My benchmark showed how ReadyBoost cache can be well-populated in case of repeated memory hog programs. The definition of well-populated is: frequently-used pages are in the cache. My explanation to the benchmark result is that: upon first launch without memory hog, suppose there are 1.4GB working sets in RAM, the other 1.6GB of RAM will contain pages less likely to be accessed. The ReadyBoost cache will be populated with pages that are less likely to be accessed than those in the 1.6GB RAM. So, if my memory hog program drives the 1.6GB cache and 0.4GB working sets out of RAM, ReadyBoost is unlikely to help when these pages are getting paged in.
However, when memory hog programs repeatedly launch, two things happen. Firstly, Superfetch will randomly meet situations that pages cannot be prefetched into RAM, when memory hogs dominate the space. Secondly, periodically the 0.4GB previous working set pages will be out of RAM, so Superfetch will try to prefetch them. Then, the 0.4GB has a certain chance to be stored into ReadyBoost cache.
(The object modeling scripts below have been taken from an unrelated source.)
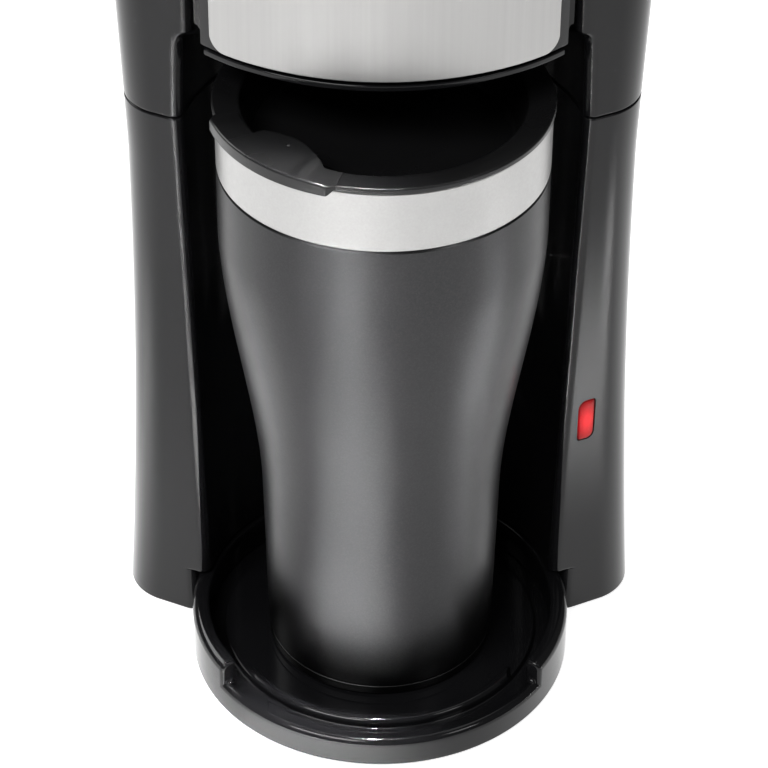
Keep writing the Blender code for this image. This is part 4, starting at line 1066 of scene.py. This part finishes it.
def drink_slider():
    """The closure over the ring's left front: a lip hooked over the edge and a tongue to the dish."""
    under = LID_Z[1] + 0.02
    start, end = SLIDER_DEG
    hook = LID_FLANGE_R + 0.1
    thin = hook + 0.15
    angles = [start + (end - start) * i / 110 for i in range(111)]
    angles += [TONGUE_START_DEG - 0.01, TONGUE_START_DEG + 0.01]
    loops = []
    for angle in sorted(angles):
        from_end = min(angle - start, end - angle)
        full = smooth_step(0.0, 3.0, from_end)
        blend = smooth_step(0.0, 9.0, from_end)
        inner = tongue_edge(angle)
        outer = thin + (SLIDER_R - thin) * full
        crown = under + 0.1 + 0.75 * blend
        foot = SLIDER_LOW_Z + 1.5 * (1.0 - full)
        tip = 0.45 * smooth_step(-33.0, -28.5, angle) * (1.0 - smooth_step(-26.5, -24.0, angle))
        section = rounded([
            (inner, under, 0.03), (hook, under, 0.03), (hook, foot, 0.02), (outer, foot, 0.05),
            (outer, crown, 0.08 + 0.62 * full), (inner, under + 0.1 + 0.35 * blend + tip, 0.08),
        ], 5)
        loops.append([(x, MUG_Y + y, z) for x, y, z in turned_loop(section, angle)])
    bm = bmesh.new()
    skin(bm, loops)
    slider = made("sip_slider", bm, "lid_plastic", ("drink_slider",), "drink_slider", sharp=50.0)
    pip = bmesh.new()
    place = Matrix.Translation(placed(*DIMPLE, under + DIMPLE_R))
    bmesh.ops.create_uvsphere(pip, u_segments=16, v_segments=10, radius=DIMPLE_R * MM, matrix=place)
    cut(slider, pip, "slider_dimple")


# ---------------------------------------------------------------- kept CAD nodes

def carry_over():
    """CAD nodes that keep their shape: smooth shading, eased edges and a detailed material."""
    slots = {row["node"]: row["material_slot"] for row in frame["record"]["subparts"]}
    for name, node in frame["nodes"].items():
        if node.hide_render:
            continue
        node.data.materials.clear()
        node.data.materials.append(LOOKS[slots[name]])
        weld = node.modifiers.new("weld", "WELD")
        weld.merge_threshold = 1e-6
        ease = node.modifiers.new("eased edges", "BEVEL")
        ease.width = 0.0002
        ease.segments = 2
        ease.limit_method = "ANGLE"
        ease.angle_limit = math.radians(32.0)
        ease.harden_normals = True
        node.data.shade_smooth()


# ---------------------------------------------------------------- stage

def camera():
    """The view that the object is seen in, given by its tilt, turn and roll."""
    down, turn, roll = CAMERA_DOWN, CAMERA_TURN, CAMERA_ROLL
    ahead = Vector((math.sin(turn) * math.cos(down), math.cos(turn) * math.cos(down), -math.sin(down)))
    right = Vector((math.cos(turn), -math.sin(turn), 0.0))
    low = ahead.cross(right)
    across = math.cos(roll) * right + math.sin(roll) * low
    below = math.cos(roll) * low - math.sin(roll) * right
    data = bpy.data.cameras.new("camera")
    data.lens = CAMERA_LENS_MM
    data.sensor_width = 36.0
    data.clip_end = 20.0
    obj = bpy.data.objects.new("camera", data)
    bpy.context.scene.collection.objects.link(obj)
    axes = Matrix((across, -below, -ahead)).transposed().to_4x4()
    obj.matrix_world = Matrix.Translation(CAMERA_PLACE) @ axes
    bpy.context.scene.camera = obj


def softbox(name, place, target, size, power, spread_deg=180.0):
    """An area light; a narrow spread is a grid on the box, which keeps its light on the floor."""
    data = bpy.data.lights.new(name, "AREA")
    data.shape = "RECTANGLE"
    data.size, data.size_y = size
    data.energy = power
    data.spread = math.radians(spread_deg)
    obj = bpy.data.objects.new(name, data)
    bpy.context.scene.collection.objects.link(obj)
    obj.location = place
    obj.rotation_euler = (Vector(target) - Vector(place)).to_track_quat("-Z", "Y").to_euler()


def pool(name, spot, size, turn_deg, power, spread_deg):
    """A lamp with a tight grid hung over a place on the floor; it lights that place only."""
    softbox(name, (*spot, LAMP_Z), (*spot, 0.0), size, power, spread_deg)
    bpy.data.objects[name].rotation_euler = (0.0, 0.0, math.radians(turn_deg))


def studio():
    """A dim room, soft boxes round the machine, and four pools of light on the floor beside it."""
    world = bpy.data.worlds.new("studio")
    bpy.context.scene.world = world
    world.use_nodes = True
    sky = world.node_tree.nodes["Background"]
    sky.inputs["Color"].default_value = (1.0, 1.0, 1.0, 1.0)
    sky.inputs["Strength"].default_value = 0.14
    middle = (0.0, 0.0, 0.12)
    softbox("key", (-0.6, -0.85, 1.25), middle, (0.9, 0.4), 19.0)
    softbox("fill", (0.9, -0.75, 1.1), middle, (0.4, 0.3), 2.4)
    softbox("rim", (-0.85, 0.62, 0.95), middle, (0.7, 0.5), 8.0)
    softbox("top", (0.0, 0.4, 1.7), (0.0, 0.4, 0.0), (1.5, 1.1), 7.0)
    pool("front_pool", (-0.066, -0.2), (0.03, 0.22), -20.0, 1.0, 5.0)
    pool("far_pool", (-0.13, -0.32), (0.16, 0.12), -20.0, 0.6, 10.0)
    pool("right_pool", (0.19, -0.085), (0.16, 0.04), 0.0, 0.15, 4.0)
    pool("left_pool", (-0.16, -0.01), (0.14, 0.05), 0.0, 0.04, 5.0)
    bpy.context.scene.view_settings.view_transform = "Standard"


def floor():
    """A pale table lit a little from beneath, so that no dark shadow lies on it."""
    white = (1.0, 1.0, 1.0, 1.0)
    look = Look("pale_floor", (0.86,) * 3, 0.6, Emission_Color=white, Emission_Strength=0.85)
    tones = look.tones(look.noise(3.0), [(0.3, (0.85,) * 3), (0.7, (0.88,) * 3)])
    look.vary("Base Color", tones)
    mesh = bpy.data.meshes.new("floor")
    corners = [(x * FLOOR_REACH, y * FLOOR_REACH, 0.0) for x, y in ((-1, -1), (1, -1), (1, 1), (-1, 1))]
    mesh.from_pydata(corners, [], [(0, 1, 2, 3)])
    mesh.materials.append(look.material)
    obj = bpy.data.objects.new("floor", mesh)
    bpy.context.scene.collection.objects.link(obj)


camera()
LOOKS = make_looks()
tray()
lower_shell()
upper_shell()
hinge_bridge()
panel()
head_plate()
top_lid()
button()
mug()
mug_closure()
drink_slider()
carry_over()
floor()
studio()
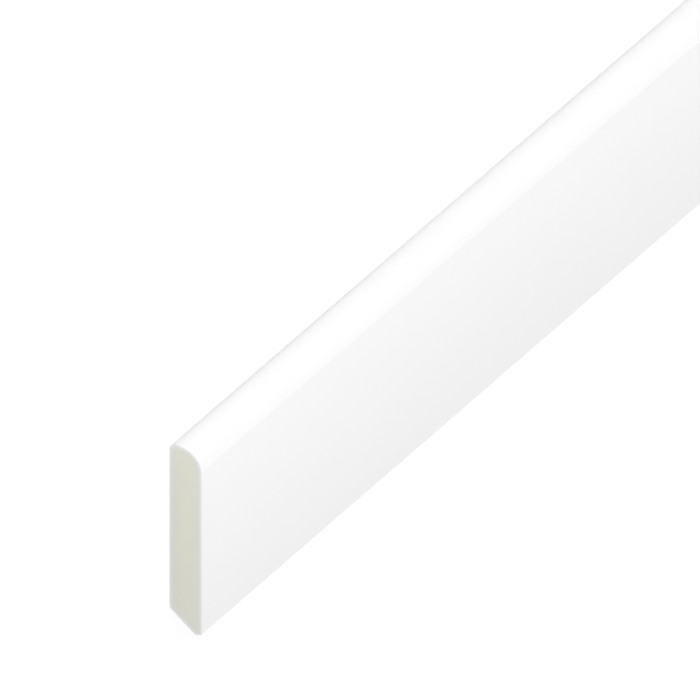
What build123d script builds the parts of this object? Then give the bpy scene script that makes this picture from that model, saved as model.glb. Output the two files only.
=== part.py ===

Thus, after enough Superfetch prefetching, they are quite likely in the ReadyBoost cache and can be quickly loaded from it, rather than be slowly read from the hard disk drive. This is an explanation to my benchmark result.
After my prolonged use of ReadyBoost and looking at its performance graph (Hit read bytes/sec and Sequential IOs bailed/sec), a small thing to mention is that ReadyBoost, or strictly speaking, Superfetch, doesn’t prefetch “data maps”, that is, file system structures (MFT, directories (file names), etc.). Such data is only cached in RAM by the Cache Manager.
As a conclusion, my suggestion on how to use ReadyBoost well: when RAM becomes tight, buy more RAM sticks and plug into your machine if possible, and then apply ReadyBoost with a fast USB thumb drive (directly plug in to a USB port rather than to use a connection wire or hub). Try not to put too much different kinds of data into RAM. Use ReadyBoost when your laptop is on battery power, and it will save you energy. If your computer has a Solid State Drive, forget about ReadyBoost and Superfetch.